Only a couple days remain for the exhibition "Milton Avery: A Sense of Place" at the Phillips auction house gallery, but it is worth the drive to Southampton to see this unique and insightful show.

Don't expect a "greatest hits" of Avery's oeuvre with a straightforward chronological installation. This is a broader evaluation based on the locations where Avery set up his easel, either literally or figuratively, since much of his compositional inspiration was based on something he might have seen but channeled into his works either moments or years later.
    
There are some current and pending Avery exhibitions, but this one is different. At the Wadsworth Atheneum in Hartford, the museum is focused on the years he painted in Connecticut. The show organized by London's Royal Academy of Arts that will open in Fort Worth this fall is a broader retrospective, for which this show can be seen as precedent, but in a more manageable way. Works such as "Hint of Autumn" on view here will become part of the larger exhibition after leaving here.
   
The old town hall that Phillips occupies, like Christie's sleek new space in Southampton in an old renovated garage, is a striking exhibition space that plays up whatever art is shown there. A tour last Thursday with Robert Manley, Phillips's deputy chairman, Waqas Wajahat, a curator of the exhibition, and Sean Cavanaugh, Avery's grandson and a co-curator, illuminated the artist's life and career.
    
Mr. Wajahat pointed out that this could be the largest showing of Avery's work from 1929 to the 1960s seen on the East Coast in quite some time. 

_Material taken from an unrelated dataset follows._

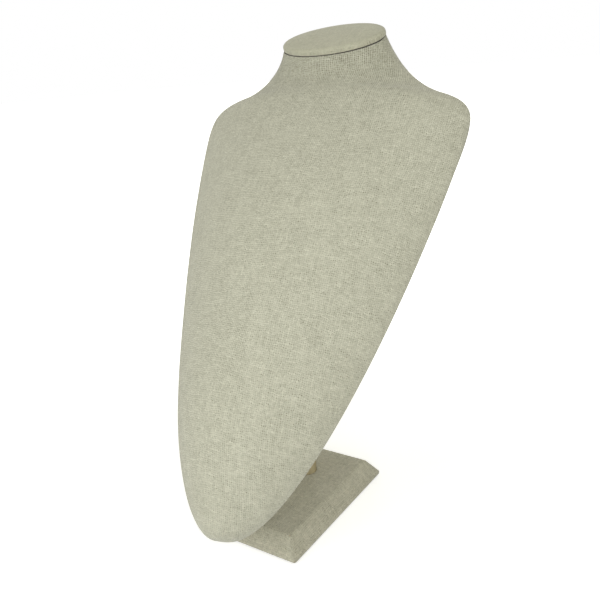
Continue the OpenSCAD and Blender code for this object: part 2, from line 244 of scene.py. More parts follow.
# Linen: the thread pitch is in millimetres and the bump height in metres
weave = {
    "threadPitch": 1.58, "pale": (0.64, 0.637, 0.528, 1), "dark": (0.15, 0.145, 0.1, 1),
    # The last colour on the next line is painted shade for the slot under the cap
    "slub": 0.08, "grain": 0.13, "gap": 0.5, "seam": 0.13, "fleck": 0.16, "glue": (0.05, 0.034, 0.018, 1),
    "bumpHeight": 0.00022, "roughness": 0.92, "specular": 0.2, "sheen": 0.33, "sheenRoughness": 0.5,
}
weaveInputs = {
    "Thread Pitch": "threadPitch", "Pale": "pale", "Dark": "dark", "Slub": "slub", "Grain": "grain",
    "Gap": "gap", "Seam": "seam", "Fleck": "fleck",
}
unit = (0.0, 1.0)
noiseRange = (0.3, 0.7)  # where most of a noise lies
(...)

Immediately apparent is how visionary his work is, particularly for someone of his generation. Avery lied about his age to his potential in-laws, changing his birth year to 1893, so he could marry Sally Michel, who was 17 years his junior, according to Mr. Cavanaugh. As a result, his real birth year of 1885 was not published until it was discovered during the research for a 1982 retrospective at the Whitney Museum of American Art. 
    
This younger assumed age also attracted younger artists, such as Adolph Gottlieb and Mark Rothko, to his circle. In a time of great innovation and change, these artists may not have been interested in following someone who was significantly older than they were, Mr. Wajahat observed.
    
The works on view, on both paper and canvas, demonstrate a preference for European modernism, particularly that of Henri Matisse. Those who shared Avery's vision, such as the tastemakers Alfred Barnes, Roy Neuberger, and Duncan Phillips, were collecting his work by the 1930s.
   
Avery, who sometimes painted more than one canvas a day, was able to do so because of confidence and an ability to walk away from mistakes and keep moving forward, Mr. Wajahat noted, crediting Edith Devaney's observations in her essay for the Royal Academy catalog. 

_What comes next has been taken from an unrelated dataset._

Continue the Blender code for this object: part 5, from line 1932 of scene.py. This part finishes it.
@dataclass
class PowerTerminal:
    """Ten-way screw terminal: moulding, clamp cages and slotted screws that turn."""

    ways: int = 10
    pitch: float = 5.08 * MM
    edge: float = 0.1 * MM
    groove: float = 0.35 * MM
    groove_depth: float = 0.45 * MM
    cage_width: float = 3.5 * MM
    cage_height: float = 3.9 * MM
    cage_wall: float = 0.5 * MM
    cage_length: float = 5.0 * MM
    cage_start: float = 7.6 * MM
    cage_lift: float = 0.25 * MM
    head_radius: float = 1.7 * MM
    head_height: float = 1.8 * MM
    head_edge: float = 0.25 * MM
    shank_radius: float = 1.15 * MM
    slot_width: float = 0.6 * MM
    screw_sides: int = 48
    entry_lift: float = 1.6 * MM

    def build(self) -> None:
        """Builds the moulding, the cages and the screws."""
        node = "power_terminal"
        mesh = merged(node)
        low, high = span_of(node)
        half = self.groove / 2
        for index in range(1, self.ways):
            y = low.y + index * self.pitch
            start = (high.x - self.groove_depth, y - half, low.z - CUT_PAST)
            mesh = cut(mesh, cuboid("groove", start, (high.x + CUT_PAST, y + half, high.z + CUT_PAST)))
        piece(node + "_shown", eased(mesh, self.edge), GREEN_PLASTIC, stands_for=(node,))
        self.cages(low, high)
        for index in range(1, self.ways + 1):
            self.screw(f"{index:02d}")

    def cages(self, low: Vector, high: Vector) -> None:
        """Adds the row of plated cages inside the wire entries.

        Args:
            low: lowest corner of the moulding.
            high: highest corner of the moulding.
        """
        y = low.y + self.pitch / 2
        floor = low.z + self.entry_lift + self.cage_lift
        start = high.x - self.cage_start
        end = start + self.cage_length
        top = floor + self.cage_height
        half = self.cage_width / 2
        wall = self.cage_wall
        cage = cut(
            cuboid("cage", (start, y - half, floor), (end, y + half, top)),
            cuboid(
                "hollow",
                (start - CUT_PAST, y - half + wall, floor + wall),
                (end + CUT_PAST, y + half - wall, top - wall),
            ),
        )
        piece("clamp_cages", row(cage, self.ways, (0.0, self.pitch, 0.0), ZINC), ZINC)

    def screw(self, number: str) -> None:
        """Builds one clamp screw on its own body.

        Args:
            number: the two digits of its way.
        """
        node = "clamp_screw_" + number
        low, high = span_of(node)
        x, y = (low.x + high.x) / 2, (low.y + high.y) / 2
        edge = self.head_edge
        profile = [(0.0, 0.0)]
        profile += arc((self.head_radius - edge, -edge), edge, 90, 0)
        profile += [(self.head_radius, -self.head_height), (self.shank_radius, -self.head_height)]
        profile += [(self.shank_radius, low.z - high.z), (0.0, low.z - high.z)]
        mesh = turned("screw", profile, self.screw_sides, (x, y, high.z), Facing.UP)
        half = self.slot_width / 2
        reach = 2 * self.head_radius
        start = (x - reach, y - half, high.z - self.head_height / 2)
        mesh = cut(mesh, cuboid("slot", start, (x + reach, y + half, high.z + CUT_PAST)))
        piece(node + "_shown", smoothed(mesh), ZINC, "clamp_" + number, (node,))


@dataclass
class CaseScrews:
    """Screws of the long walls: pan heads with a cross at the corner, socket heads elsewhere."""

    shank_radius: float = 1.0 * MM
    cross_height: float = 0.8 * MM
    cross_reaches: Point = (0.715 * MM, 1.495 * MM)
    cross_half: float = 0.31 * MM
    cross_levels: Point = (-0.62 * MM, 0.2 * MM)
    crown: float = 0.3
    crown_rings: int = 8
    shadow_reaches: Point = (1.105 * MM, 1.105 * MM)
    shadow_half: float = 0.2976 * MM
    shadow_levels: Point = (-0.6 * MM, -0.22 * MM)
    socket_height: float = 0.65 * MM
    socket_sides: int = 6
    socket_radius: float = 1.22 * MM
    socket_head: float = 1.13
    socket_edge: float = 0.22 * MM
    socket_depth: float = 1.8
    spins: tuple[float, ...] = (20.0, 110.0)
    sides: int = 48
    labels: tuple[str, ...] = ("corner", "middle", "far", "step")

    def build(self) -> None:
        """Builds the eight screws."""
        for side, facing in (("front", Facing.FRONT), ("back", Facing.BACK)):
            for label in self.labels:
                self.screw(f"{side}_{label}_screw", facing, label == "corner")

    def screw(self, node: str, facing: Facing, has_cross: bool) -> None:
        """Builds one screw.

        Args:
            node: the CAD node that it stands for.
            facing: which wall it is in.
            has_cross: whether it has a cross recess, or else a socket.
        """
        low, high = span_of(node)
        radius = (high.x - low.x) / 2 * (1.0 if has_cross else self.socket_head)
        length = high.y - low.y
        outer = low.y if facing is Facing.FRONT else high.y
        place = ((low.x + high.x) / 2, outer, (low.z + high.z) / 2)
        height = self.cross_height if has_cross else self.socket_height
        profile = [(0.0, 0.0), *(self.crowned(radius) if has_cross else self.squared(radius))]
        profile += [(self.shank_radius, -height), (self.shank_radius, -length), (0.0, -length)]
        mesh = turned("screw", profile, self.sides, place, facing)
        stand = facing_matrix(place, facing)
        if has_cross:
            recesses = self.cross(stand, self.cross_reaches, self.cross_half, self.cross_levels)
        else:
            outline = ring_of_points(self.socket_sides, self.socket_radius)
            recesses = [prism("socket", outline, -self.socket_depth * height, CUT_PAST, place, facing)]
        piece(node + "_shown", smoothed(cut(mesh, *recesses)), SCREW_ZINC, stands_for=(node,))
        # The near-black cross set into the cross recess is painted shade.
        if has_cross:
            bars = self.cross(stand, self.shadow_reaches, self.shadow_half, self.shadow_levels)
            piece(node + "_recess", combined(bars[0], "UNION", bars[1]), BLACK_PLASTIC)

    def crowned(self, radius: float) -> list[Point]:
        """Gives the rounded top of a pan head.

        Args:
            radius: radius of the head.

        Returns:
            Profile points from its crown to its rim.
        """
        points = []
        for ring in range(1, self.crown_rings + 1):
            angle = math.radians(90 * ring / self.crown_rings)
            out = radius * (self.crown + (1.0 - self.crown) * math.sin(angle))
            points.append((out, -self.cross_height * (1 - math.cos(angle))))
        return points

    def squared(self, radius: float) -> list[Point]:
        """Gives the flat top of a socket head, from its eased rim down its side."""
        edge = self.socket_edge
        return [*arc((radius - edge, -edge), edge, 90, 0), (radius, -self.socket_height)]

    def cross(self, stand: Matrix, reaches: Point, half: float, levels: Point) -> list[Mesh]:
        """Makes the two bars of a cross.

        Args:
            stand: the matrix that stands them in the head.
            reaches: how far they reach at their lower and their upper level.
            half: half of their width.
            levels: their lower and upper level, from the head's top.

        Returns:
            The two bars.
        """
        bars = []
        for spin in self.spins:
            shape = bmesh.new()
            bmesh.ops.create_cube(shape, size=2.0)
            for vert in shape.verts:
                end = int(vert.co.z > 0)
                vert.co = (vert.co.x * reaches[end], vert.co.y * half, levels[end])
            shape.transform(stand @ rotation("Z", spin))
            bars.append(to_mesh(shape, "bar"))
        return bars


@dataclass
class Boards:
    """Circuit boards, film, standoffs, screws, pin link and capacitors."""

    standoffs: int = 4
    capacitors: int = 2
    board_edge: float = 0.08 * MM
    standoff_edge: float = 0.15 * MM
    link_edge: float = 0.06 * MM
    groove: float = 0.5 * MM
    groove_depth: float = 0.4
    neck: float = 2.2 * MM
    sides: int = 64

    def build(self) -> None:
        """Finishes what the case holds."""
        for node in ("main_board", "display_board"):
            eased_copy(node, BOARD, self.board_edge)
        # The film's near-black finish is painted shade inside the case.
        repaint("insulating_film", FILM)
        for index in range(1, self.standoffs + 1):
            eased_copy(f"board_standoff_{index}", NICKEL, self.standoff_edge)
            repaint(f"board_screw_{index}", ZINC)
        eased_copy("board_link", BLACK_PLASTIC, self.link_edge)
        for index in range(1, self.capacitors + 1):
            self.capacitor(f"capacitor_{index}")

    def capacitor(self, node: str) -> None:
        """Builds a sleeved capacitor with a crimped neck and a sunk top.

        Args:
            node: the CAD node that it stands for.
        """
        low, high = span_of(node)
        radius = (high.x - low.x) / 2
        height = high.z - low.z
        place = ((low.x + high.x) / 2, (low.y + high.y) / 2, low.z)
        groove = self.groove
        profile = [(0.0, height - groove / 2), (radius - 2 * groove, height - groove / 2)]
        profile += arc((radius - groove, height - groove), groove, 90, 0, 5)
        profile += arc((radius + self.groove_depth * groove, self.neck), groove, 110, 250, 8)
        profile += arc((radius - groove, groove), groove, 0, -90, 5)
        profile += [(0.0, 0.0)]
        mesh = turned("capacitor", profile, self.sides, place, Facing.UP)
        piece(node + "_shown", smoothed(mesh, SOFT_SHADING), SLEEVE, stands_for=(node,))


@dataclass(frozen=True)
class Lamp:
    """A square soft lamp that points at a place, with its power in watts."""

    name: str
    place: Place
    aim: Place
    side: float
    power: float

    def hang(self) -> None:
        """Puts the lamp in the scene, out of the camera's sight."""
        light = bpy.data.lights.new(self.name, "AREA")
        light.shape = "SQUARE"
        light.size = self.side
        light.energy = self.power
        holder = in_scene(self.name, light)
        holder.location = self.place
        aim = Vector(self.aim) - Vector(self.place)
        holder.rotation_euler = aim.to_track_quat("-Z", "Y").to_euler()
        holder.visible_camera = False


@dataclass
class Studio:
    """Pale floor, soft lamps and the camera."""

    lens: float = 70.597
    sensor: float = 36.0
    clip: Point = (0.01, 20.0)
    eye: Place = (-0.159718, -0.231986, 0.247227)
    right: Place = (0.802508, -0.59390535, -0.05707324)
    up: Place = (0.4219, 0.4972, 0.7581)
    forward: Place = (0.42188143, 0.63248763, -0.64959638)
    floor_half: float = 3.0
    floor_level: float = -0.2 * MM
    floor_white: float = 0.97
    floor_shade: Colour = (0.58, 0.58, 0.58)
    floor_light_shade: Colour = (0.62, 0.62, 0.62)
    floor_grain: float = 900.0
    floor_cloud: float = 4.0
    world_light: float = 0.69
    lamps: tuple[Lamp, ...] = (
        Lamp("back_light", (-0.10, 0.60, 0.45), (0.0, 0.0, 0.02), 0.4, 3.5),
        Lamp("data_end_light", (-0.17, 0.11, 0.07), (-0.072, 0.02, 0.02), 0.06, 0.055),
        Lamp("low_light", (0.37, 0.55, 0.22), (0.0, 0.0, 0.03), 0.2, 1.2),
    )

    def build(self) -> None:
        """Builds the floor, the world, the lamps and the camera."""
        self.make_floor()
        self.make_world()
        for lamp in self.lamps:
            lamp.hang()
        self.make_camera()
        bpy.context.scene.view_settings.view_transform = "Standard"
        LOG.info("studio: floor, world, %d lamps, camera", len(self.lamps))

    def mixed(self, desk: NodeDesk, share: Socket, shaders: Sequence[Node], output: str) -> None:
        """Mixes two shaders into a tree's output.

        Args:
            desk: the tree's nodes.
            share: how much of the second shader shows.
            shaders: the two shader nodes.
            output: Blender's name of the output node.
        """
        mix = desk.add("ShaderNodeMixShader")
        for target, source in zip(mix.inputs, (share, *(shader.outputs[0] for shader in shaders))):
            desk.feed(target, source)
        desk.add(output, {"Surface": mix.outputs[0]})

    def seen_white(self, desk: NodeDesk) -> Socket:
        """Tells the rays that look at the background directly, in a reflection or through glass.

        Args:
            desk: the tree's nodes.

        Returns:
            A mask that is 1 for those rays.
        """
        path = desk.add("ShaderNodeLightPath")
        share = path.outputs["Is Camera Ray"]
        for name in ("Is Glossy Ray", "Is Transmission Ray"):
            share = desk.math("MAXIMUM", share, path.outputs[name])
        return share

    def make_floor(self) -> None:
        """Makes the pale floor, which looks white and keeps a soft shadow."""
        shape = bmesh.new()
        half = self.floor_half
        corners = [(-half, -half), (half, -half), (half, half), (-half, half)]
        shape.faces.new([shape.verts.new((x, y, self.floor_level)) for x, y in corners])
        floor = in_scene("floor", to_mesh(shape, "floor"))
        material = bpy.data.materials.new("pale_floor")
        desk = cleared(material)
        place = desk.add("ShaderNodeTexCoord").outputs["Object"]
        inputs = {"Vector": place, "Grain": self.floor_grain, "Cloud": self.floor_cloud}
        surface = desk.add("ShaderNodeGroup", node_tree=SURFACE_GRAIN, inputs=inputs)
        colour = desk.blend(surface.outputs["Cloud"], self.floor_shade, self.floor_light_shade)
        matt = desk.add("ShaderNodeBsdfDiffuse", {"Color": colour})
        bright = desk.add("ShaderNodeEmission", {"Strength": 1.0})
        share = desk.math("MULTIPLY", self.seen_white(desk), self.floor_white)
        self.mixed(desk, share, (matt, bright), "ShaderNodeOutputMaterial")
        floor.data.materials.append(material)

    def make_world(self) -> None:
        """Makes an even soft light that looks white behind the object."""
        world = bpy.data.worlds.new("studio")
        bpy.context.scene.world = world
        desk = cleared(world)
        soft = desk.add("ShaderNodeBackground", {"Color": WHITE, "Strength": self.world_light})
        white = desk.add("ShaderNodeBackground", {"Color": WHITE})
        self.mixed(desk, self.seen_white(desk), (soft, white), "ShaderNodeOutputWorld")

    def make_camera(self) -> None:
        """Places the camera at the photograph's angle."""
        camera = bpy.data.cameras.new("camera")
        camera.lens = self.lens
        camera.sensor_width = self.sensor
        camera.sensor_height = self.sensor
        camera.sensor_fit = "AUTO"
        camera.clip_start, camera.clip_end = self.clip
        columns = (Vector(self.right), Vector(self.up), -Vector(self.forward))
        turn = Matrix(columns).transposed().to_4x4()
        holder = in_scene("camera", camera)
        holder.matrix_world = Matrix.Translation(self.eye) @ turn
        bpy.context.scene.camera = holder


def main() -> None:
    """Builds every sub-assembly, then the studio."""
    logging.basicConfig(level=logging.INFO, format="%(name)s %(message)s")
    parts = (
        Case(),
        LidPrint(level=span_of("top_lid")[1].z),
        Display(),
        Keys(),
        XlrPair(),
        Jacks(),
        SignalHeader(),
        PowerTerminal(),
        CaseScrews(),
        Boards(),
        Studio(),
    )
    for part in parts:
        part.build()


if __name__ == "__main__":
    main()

With all of that available "product," it would have been easy to concentrate, as others have, on one specific place or time, but that was not the aim here. "It's difficult for the layperson to grasp a 50-year span of a person's career," Mr. Cavanaugh observed. Pointing from one of the earliest paintings from Coney Island to one of the latest works, across the room, he said, "That's different eras, different worlds." The curators wanted those worlds seen together.  

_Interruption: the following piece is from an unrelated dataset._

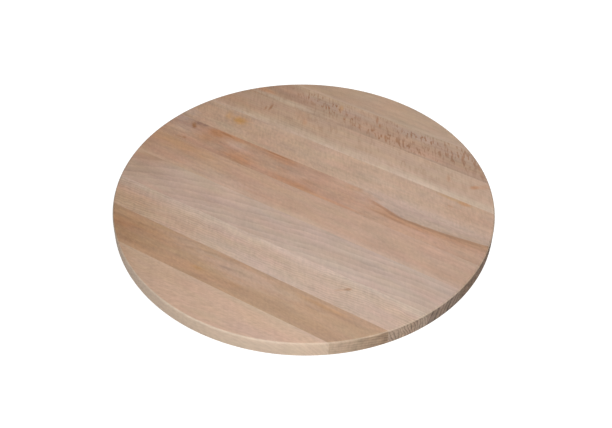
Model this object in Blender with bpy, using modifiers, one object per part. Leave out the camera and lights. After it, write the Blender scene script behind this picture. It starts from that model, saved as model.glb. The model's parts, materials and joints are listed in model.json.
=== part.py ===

Narrowing an artist's output into simplistic boxes, a marketing strategy often employed by commercial galleries, "creates an audience that doesn't understand art at all. It only understands art as a commodity," Mr. Wajahat added.
    
As well as the leaps forward and back in styles and degrees of abstraction, there are also examples of how Avery worked. In "Red Anemones," the viewer might assume that the artist placed the vase and the objects just so and painted them from life. Rather, Mr. Wajahat said, it was much more likely that he "would be on his way to the kitchen to get a glass of water . . . sees the anemones in a blue vase, sees the little animals," a glass alligator and a ceramic piece his daughter, March, made in a ceramics class, "and by the time he's come back to his easel, he's composed a picture. . . . It got completely arranged in his head."
    
The exhibition is on view through Saturday. Many of the works are available through private sale or will be sold at auction, including three from the estate of the actor Peter O'Toole, part of a sale in London in October.